WHAT YOU ARE ASKED TO DO »
Extract all of the data and reproduce it precisely.

────────

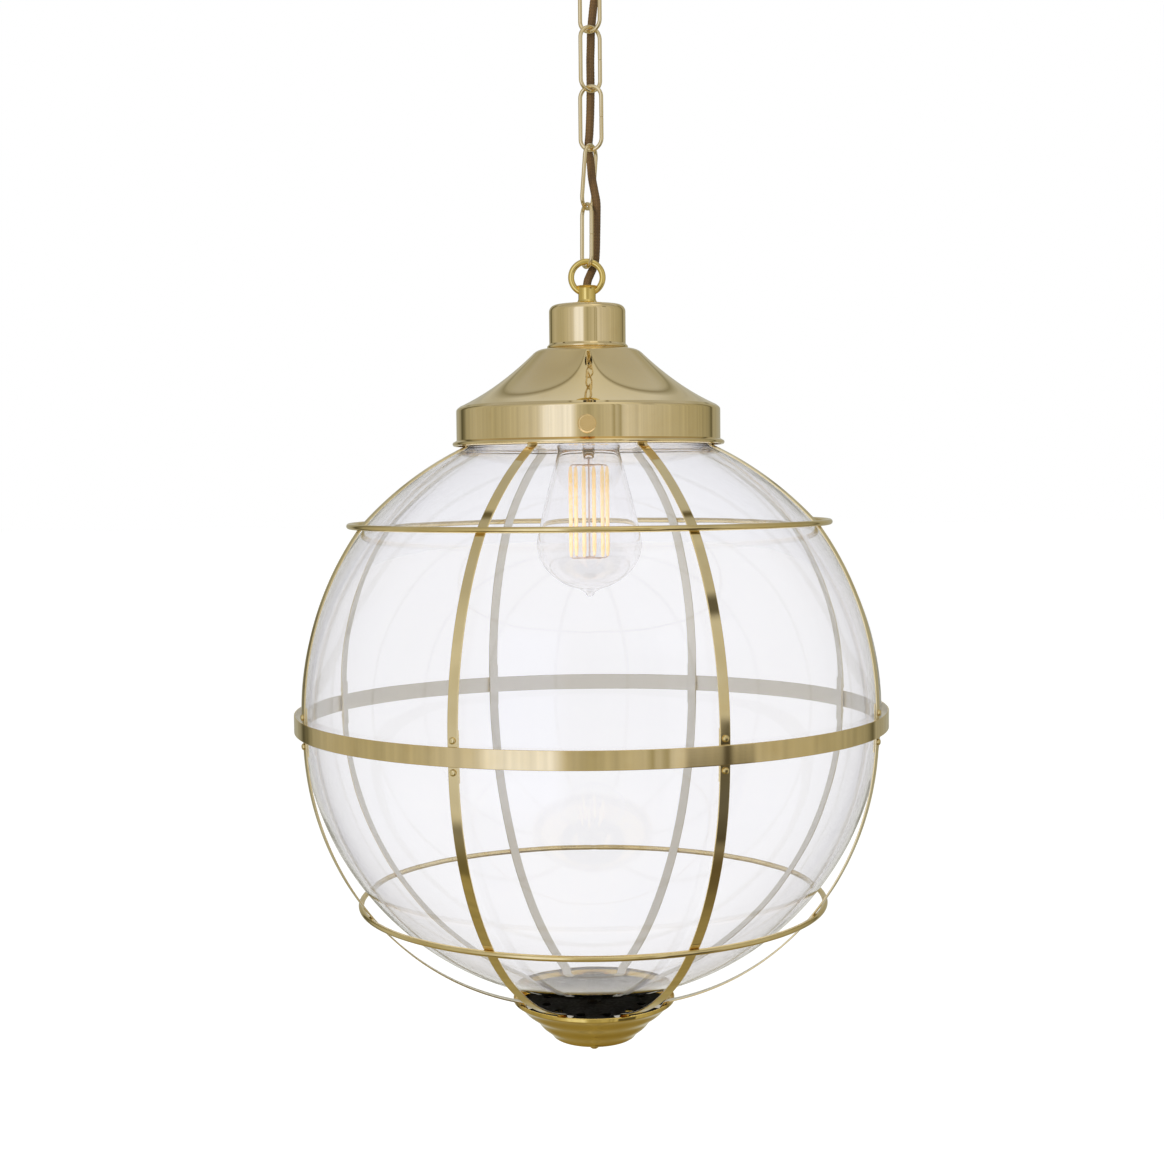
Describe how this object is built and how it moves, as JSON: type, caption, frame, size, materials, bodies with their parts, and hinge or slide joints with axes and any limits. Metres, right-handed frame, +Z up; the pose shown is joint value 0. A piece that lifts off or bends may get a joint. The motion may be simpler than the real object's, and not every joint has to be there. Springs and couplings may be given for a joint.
{
  "type": "hanging lantern",
  "caption": "Hanging globe lantern: clear glass ball in a riveted brass strap cage, under a spun gallery with thumb screws, on an oval link chain with a ceiling cup.",
  "frame": {"origin": "centre of the two screw holes on the ceiling face of the ceiling plate", "axes": "+Z up into the ceiling; the lantern hangs along -Z; +X along the line of the two screw holes; the first thumb screw faces -Y"},
  "size_m": [0.3588, 0.3588, 0.718],
  "materials": {
    "polished_brass": "polished, lacquered",
    "cage_brass": "polished strap",
    "gold_brass": "polished, deeper gold",
    "chain_brass": "brass-plated wire",
    "plain_brass": "turned",
    "red_brass": "turned, slightly red",
    "plated_steel": "zinc plated",
    "flex_fabric": "braided brown fabric sleeve",
    "holder_black": "moulded",
    "holder_ceramic": "glazed porcelain",
    "terminal_plastic": "moulded",
    "globe_glass": "clear blown glass",
    "bulb_glass": "clear",
    "lamp_cap_metal": "rolled thread",
    "lamp_insulator_black": "black glass insulator",
    "filament_amber": "amber phosphor coating",
    "support_wire": "bare wire",
    "hub_bronze": "dark bronzed"
  },
  "bodies": {
    "ceiling": {"ceiling_plate": "plated_steel", "rose_cup": "polished_brass", "rose_nipple": "plain_brass", "rose_nut": "plain_brass", "rose_loop": "gold_brass", "terminal_block": "terminal_plastic", "terminal_screws": "plain_brass", "flex_rose": "flex_fabric"},
    "link_5": {"chain_link_5": "chain_brass", "flex_5": "flex_fabric"},
    "link_4": {"chain_link_4": "chain_brass", "flex_4": "flex_fabric"},
    "link_3": {"chain_link_3": "chain_brass", "flex_3": "flex_fabric"},
    "link_2": {"chain_link_2": "chain_brass", "flex_2": "flex_fabric"},
    "link_1": {"chain_link_1": "chain_brass", "flex_1": "flex_fabric"},
    "lantern": {"loop_collar": "gold_brass", "cap": "polished_brass", "canopy": "polished_brass", "stem_nipple": "plain_brass", "lock_nut": "plain_brass", "canopy_washer": "plain_brass", "gallery_bushes": "red_brass", "holder_cap": "holder_black", "holder_skirt": "holder_black", "holder_insert": "holder_ceramic", "thread_shell": "plain_brass", "centre_contact": "plain_brass", "holder_terminals": "plain_brass", "flex_lamp": "flex_fabric", "glass_globe": "globe_glass", "cage_hoop": "cage_brass", "upper_ribs": "cage_brass", "lower_ribs": "cage_brass", "joining_tabs": "cage_brass", "middle_band": "cage_brass", "upper_ring": "cage_brass", "lower_ring": "cage_brass", "cage_rivets": "cage_brass", "hub_plate": "hub_bronze", "finial_cup": "gold_brass", "finial_stud": "plain_brass", "finial_spacer": "plain_brass", "hub_nut": "plain_brass", "finial_nut": "gold_brass"},
    "screw_1": {"thumb_screw_1": "red_brass"},
    "screw_2": {"thumb_screw_2": "red_brass"},
    "screw_3": {"thumb_screw_3": "red_brass"},
    "lamp": {"lamp_cap": "lamp_cap_metal", "lamp_insulator": "lamp_insulator_black", "lamp_contact": "lamp_cap_metal", "lamp_glass": "bulb_glass", "lamp_stem": "bulb_glass", "filaments": "filament_amber", "filament_supports": "support_wire"}
  },
  "joints": [
    {"name": "link_5_swing", "type": "hinge", "parent": "ceiling", "child": "link_5", "pos_m": [0, 0, -0.06482], "axis": [0, 1, 0], "range_deg": [-15, 15]},
    {"name": "link_4_swing", "type": "hinge", "parent": "link_5", "child": "link_4", "pos_m": [0, 0, -0.09912], "axis": [0.866, -0.5, 0], "range_deg": [-15, 15]},
    {"name": "link_3_swing", "type": "hinge", "parent": "link_4", "child": "link_3", "pos_m": [0, 0, -0.13407], "axis": [0.848, 0.5299, 0], "range_deg": [-15, 15]},
    {"name": "link_2_swing", "type": "hinge", "parent": "link_3", "child": "link_2", "pos_m": [0, 0, -0.16902], "axis": [0.9272, -0.3746, 0], "range_deg": [-15, 15]},
    {"name": "link_1_swing", "type": "hinge", "parent": "link_2", "child": "link_1", "pos_m": [-0.00295, 0, -0.20385], "axis": [0.468, 0.8829, -0.0368], "range_deg": [-15, 15]},
    {"name": "lantern_swing", "type": "hinge", "parent": "link_1", "child": "lantern", "pos_m": [-0.00334, 0, -0.2388], "axis": [0.4226, -0.9063, -0.0044], "range_deg": [-15, 15]},
    {"name": "thumb_screw_1_out", "type": "slide", "parent": "lantern", "child": "screw_1", "axis": [0, -1, 0], "range_m": [0, 0.005]},
    {"name": "thumb_screw_2_out", "type": "slide", "parent": "lantern", "child": "screw_2", "axis": [0.866, 0.5, 0], "range_m": [0, 0.005]},
    {"name": "thumb_screw_3_out", "type": "slide", "parent": "lantern", "child": "screw_3", "axis": [-0.866, 0.5, 0], "range_m": [0, 0.005]},
    {"name": "lamp_out", "type": "slide", "parent": "lantern", "child": "lamp", "axis": [0, 0, -1], "range_m": [0, 0.024]}
  ]
}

────────

SOLUTION »
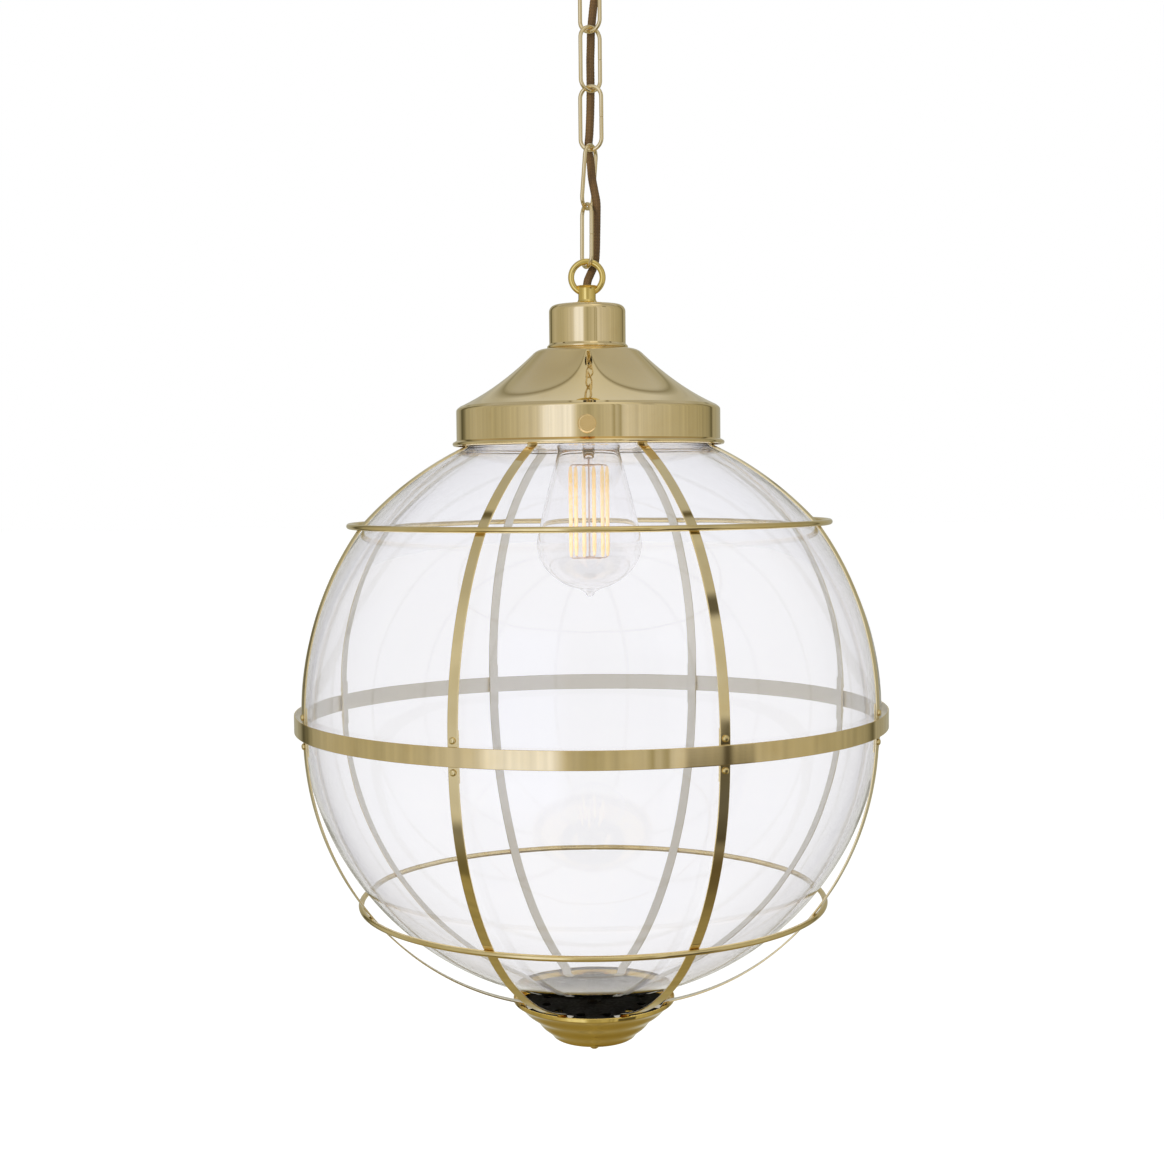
Describe how this object is built and how it moves, as JSON: type, caption, frame, size, materials, bodies with their parts, and hinge or slide joints with axes and any limits. Metres, right-handed frame, +Z up; the pose shown is joint value 0. A piece that lifts off or bends may get a joint. The motion may be simpler than the real object's, and not every joint has to be there. Springs and couplings may be given for a joint.
{
  "type": "hanging lantern",
  "caption": "Hanging globe lantern: clear glass ball in a riveted brass strap cage, under a spun gallery with thumb screws, on an oval link chain with a ceiling cup.",
  "frame": {"origin": "centre of the two screw holes on the ceiling face of the ceiling plate", "axes": "+Z up into the ceiling; the lantern hangs along -Z; +X along the line of the two screw holes; the first thumb screw faces -Y"},
  "size_m": [0.3588, 0.3588, 0.718],
  "materials": {
    "polished_brass": "polished, lacquered",
    "cage_brass": "polished strap",
    "gold_brass": "polished, deeper gold",
    "chain_brass": "brass-plated wire",
    "plain_brass": "turned",
    "red_brass": "turned, slightly red",
    "plated_steel": "zinc plated",
    "flex_fabric": "braided brown fabric sleeve",
    "holder_black": "moulded",
    "holder_ceramic": "glazed porcelain",
    "terminal_plastic": "moulded",
    "globe_glass": "clear blown glass",
    "bulb_glass": "clear",
    "lamp_cap_metal": "rolled thread",
    "lamp_insulator_black": "black glass insulator",
    "filament_amber": "amber phosphor coating",
    "support_wire": "bare wire",
    "hub_bronze": "dark bronzed"
  },
  "bodies": {
    "ceiling": {"ceiling_plate": "plated_steel", "rose_cup": "polished_brass", "rose_nipple": "plain_brass", "rose_nut": "plain_brass", "rose_loop": "gold_brass", "terminal_block": "terminal_plastic", "terminal_screws": "plain_brass", "flex_rose": "flex_fabric"},
    "link_5": {"chain_link_5": "chain_brass", "flex_5": "flex_fabric"},
    "link_4": {"chain_link_4": "chain_brass", "flex_4": "flex_fabric"},
    "link_3": {"chain_link_3": "chain_brass", "flex_3": "flex_fabric"},
    "link_2": {"chain_link_2": "chain_brass", "flex_2": "flex_fabric"},
    "link_1": {"chain_link_1": "chain_brass", "flex_1": "flex_fabric"},
    "lantern": {"loop_collar": "gold_brass", "cap": "polished_brass", "canopy": "polished_brass", "stem_nipple": "plain_brass", "lock_nut": "plain_brass", "canopy_washer": "plain_brass", "gallery_bushes": "red_brass", "holder_cap": "holder_black", "holder_skirt": "holder_black", "holder_insert": "holder_ceramic", "thread_shell": "plain_brass", "centre_contact": "plain_brass", "holder_terminals": "plain_brass", "flex_lamp": "flex_fabric", "glass_globe": "globe_glass", "cage_hoop": "cage_brass", "upper_ribs": "cage_brass", "lower_ribs": "cage_brass", "joining_tabs": "cage_brass", "middle_band": "cage_brass", "upper_ring": "cage_brass", "lower_ring": "cage_brass", "cage_rivets": "cage_brass", "hub_plate": "hub_bronze", "finial_cup": "gold_brass", "finial_stud": "plain_brass", "finial_spacer": "plain_brass", "hub_nut": "plain_brass", "finial_nut": "gold_brass"},
    "screw_1": {"thumb_screw_1": "red_brass"},
    "screw_2": {"thumb_screw_2": "red_brass"},
    "screw_3": {"thumb_screw_3": "red_brass"},
    "lamp": {"lamp_cap": "lamp_cap_metal", "lamp_insulator": "lamp_insulator_black", "lamp_contact": "lamp_cap_metal", "lamp_glass": "bulb_glass", "lamp_stem": "bulb_glass", "filaments": "filament_amber", "filament_supports": "support_wire"}
  },
  "joints": [
    {"name": "link_5_swing", "type": "hinge", "parent": "ceiling", "child": "link_5", "pos_m": [0, 0, -0.06482], "axis": [0, 1, 0], "range_deg": [-15, 15]},
    {"name": "link_4_swing", "type": "hinge", "parent": "link_5", "child": "link_4", "pos_m": [0, 0, -0.09912], "axis": [0.866, -0.5, 0], "range_deg": [-15, 15]},
    {"name": "link_3_swing", "type": "hinge", "parent": "link_4", "child": "link_3", "pos_m": [0, 0, -0.13407], "axis": [0.848, 0.5299, 0], "range_deg": [-15, 15]},
    {"name": "link_2_swing", "type": "hinge", "parent": "link_3", "child": "link_2", "pos_m": [0, 0, -0.16902], "axis": [0.9272, -0.3746, 0], "range_deg": [-15, 15]},
    {"name": "link_1_swing", "type": "hinge", "parent": "link_2", "child": "link_1", "pos_m": [-0.00295, 0, -0.20385], "axis": [0.468, 0.8829, -0.0368], "range_deg": [-15, 15]},
    {"name": "lantern_swing", "type": "hinge", "parent": "link_1", "child": "lantern", "pos_m": [-0.00334, 0, -0.2388], "axis": [0.4226, -0.9063, -0.0044], "range_deg": [-15, 15]},
    {"name": "thumb_screw_1_out", "type": "slide", "parent": "lantern", "child": "screw_1", "axis": [0, -1, 0], "range_m": [0, 0.005]},
    {"name": "thumb_screw_2_out", "type": "slide", "parent": "lantern", "child": "screw_2", "axis": [0.866, 0.5, 0], "range_m": [0, 0.005]},
    {"name": "thumb_screw_3_out", "type": "slide", "parent": "lantern", "child": "screw_3", "axis": [-0.866, 0.5, 0], "range_m": [0, 0.005]},
    {"name": "lamp_out", "type": "slide", "parent": "lantern", "child": "lamp", "axis": [0, 0, -1], "range_m": [0, 0.024]}
  ]
}